The budgetary impact, which must be taken into account with any policy proposal, is already well-established in Maine when it comes to statewide open enrollment. Under the existing Superintendents’ Agreement program, students who are granted transfers are not charged any tuition, as they have essentially shifted their residence, for purposes of their education, from one district to another. Consequently, the receiving district “takes ownership” of transferred students and, in accordance, receives the state subsidy associated with them.
Although a recent controversy surrounding the denial of requests to transfer out of RSU 70 in Hodgdon has raised some questions regarding the cost of allowing interdistrict transfers, concerned parents have made astute observations in response. Most notably, Julie Peters, whose daughter is the beneficiary of a Superintendents’ Agreement, said that instead of worrying about a loss of funds, the district ought to consider why so many parents are looking to transfer in the first place.
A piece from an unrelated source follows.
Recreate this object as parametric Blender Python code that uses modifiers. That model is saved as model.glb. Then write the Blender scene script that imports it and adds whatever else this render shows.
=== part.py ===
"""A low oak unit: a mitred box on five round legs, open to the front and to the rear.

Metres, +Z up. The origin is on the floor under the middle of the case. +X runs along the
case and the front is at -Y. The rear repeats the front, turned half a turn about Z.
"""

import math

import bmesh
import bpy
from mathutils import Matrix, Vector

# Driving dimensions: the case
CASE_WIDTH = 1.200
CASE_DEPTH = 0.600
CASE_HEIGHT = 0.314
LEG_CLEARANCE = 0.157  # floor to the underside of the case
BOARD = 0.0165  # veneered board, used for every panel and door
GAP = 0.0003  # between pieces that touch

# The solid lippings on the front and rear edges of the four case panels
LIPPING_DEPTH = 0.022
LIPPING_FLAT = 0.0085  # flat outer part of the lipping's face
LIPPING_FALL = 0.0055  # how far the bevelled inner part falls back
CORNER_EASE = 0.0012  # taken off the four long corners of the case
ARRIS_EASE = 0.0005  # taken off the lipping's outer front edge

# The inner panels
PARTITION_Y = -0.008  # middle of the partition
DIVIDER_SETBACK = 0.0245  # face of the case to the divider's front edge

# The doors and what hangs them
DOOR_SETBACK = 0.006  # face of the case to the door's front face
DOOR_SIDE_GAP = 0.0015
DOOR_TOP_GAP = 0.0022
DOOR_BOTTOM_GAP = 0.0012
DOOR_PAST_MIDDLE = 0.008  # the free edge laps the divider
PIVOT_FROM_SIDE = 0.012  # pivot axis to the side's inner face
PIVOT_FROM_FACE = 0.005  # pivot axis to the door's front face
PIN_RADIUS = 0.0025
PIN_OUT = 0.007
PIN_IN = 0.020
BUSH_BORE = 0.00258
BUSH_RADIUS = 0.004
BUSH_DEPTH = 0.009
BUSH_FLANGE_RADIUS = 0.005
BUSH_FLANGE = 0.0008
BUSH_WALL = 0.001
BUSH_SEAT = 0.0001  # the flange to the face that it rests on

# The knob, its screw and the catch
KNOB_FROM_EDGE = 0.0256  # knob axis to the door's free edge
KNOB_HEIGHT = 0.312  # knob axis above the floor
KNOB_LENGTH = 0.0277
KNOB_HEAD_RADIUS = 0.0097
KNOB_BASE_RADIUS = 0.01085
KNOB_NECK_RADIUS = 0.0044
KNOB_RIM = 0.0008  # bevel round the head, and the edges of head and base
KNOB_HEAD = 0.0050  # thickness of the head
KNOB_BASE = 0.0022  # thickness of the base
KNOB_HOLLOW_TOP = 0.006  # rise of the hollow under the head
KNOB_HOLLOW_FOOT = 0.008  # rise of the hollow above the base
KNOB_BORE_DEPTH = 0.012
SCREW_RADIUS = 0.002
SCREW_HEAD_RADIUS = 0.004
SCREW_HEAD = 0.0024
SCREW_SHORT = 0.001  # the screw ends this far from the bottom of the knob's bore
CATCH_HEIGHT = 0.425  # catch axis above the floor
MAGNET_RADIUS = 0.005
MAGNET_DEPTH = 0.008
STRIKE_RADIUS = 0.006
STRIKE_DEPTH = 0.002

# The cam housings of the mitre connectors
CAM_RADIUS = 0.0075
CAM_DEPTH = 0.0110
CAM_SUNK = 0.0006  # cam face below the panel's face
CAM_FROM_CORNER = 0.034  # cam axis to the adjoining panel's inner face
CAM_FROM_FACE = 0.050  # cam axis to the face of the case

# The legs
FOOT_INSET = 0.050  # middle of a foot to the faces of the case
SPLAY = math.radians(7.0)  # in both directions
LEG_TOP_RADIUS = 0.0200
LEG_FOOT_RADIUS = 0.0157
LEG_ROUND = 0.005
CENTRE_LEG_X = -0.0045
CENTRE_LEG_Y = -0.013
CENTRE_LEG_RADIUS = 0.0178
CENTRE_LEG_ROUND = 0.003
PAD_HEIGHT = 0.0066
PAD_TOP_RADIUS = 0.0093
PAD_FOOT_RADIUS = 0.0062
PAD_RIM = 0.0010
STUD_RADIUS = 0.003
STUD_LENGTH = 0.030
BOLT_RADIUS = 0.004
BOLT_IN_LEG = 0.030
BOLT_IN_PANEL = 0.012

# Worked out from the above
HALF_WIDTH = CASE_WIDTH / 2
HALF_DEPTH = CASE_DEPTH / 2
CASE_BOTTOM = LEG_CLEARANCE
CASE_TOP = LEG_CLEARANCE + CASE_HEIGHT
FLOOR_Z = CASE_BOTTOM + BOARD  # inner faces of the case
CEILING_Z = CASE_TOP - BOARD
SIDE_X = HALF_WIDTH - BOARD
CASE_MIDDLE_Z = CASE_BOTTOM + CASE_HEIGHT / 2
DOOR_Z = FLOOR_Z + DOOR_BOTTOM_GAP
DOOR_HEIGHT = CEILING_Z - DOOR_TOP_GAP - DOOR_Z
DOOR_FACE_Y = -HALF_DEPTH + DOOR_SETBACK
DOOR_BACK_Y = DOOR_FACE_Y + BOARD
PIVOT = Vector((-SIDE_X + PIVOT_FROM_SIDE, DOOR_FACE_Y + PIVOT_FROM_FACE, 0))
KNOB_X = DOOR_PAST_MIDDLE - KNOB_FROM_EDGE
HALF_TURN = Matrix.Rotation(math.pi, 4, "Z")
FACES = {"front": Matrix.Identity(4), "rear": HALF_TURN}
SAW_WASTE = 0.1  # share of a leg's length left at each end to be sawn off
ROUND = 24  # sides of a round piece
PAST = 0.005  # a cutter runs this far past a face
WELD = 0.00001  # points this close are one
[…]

“Why don’t we find out more about why so many people are asking instead of just denying?” she asked at a May 2022 RSU 70 school board meeting, according to The County. “Why don’t we get to the bottom of the root causes of these requests? Why are you losing students?”
Given the existing Superintendents’ Agreement program, Maine does not have to build its statewide open enrollment policy from the ground up. Rather, it can modify the structures already in place to give agency back to students and their families and ensure that all children, regardless of their ZIP code, have the opportunity to access the best possible education.
Education should always be student-focused, and statewide open enrollment actively encourages local public schools to think, first and foremost, of how to provide the best possible student experience to each child. Educating students to the best of their abilities should be the sole purpose of the public school system, and it’s time that Maine’s policies truly reflect that ambition by allowing open enrollment.